Ketua Umum Afiliasi Global Ritel Indonesia (AGRA), Roy N. Mandey, memproyeksikan pertumbuhan sektor properti di Indonesia sebesar 15-18 persen yoy pada 2025, dengan kontribusi terhadap PDB meningkat dari 10 persen pada 2024 menjadi 11,5 persen pada 2025. Pernyataan ini memberikan optimisme di tengah tantangan yang ada.
Faktor Kunci yang Mempengaruhi Pasar Properti
Disparitas kinerja pasar properti di ketiga negara tersebut dipengaruhi oleh tiga faktor kunci: stabilitas nilai tukar, kebijakan pemerintah, dan kualitas permintaan domestik. Singapura unggul karena ketiga faktor tersebut saling mendukung. Malaysia menunjukkan keberhasilan parsial karena kebijakan pro-investornya tidak diimbangi oleh dinamika sosial-ekonomi lokal yang kuat. Indonesia, meskipun memiliki pasar domestik yang besar, belum mampu mengoptimalkan potensi ini karena lemahnya daya beli, disparitas regional, dan ketidakpastian regulasi.
Pilihan instrumen investasi juga menjadi faktor penting. Dengan harga properti di lokasi premium yang sangat tinggi, Real Estate Investment Trusts (REITs) menjadi alternatif yang menarik bagi investor ritel. Singapura dan Malaysia memiliki pasar REITs yang lebih matang dibandingkan Indonesia. REITs menawarkan fleksibilitas, likuiditas tinggi, dan ambang modal masuk yang rendah.
Strategi Investasi yang Tepat
REITs merupakan pilihan yang efisien bagi investor dengan modal terbatas, terutama di Singapura. Namun, bagi investor dengan likuiditas besar dan kesiapan jangka panjang, properti di lokasi inti tetap menjadi pilihan yang menarik. Keputusan investasi di sektor properti harus mempertimbangkan likuiditas dan potensi pertumbuhan. Pemahaman mendalam terhadap konteks ekonomi masing-masing negara sangat penting dalam menentukan strategi investasi yang tepat.
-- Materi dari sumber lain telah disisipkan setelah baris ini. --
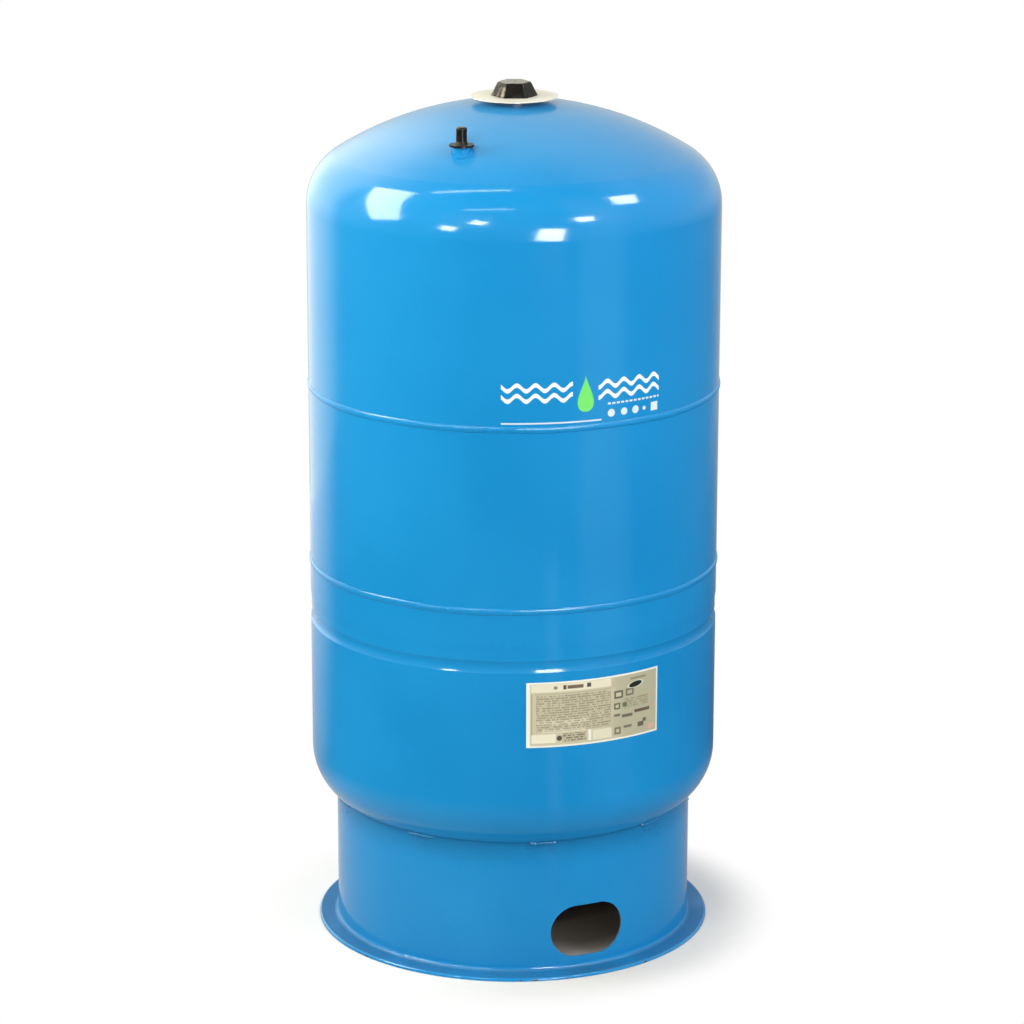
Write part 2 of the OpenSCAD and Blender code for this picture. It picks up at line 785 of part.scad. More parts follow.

Kesimpulannya, investasi properti di ASEAN menawarkan beragam peluang dan tantangan. Singapura menawarkan kestabilan, Malaysia peluang diferensiasi, dan Indonesia potensi transformasi jangka panjang. Pilihan investasi yang tepat bergantung pada profil risiko, horizon investasi, dan jumlah modal yang dimiliki. Penting untuk melakukan riset yang menyeluruh dan memahami konteks ekonomi masing-masing negara sebelum mengambil keputusan investasi.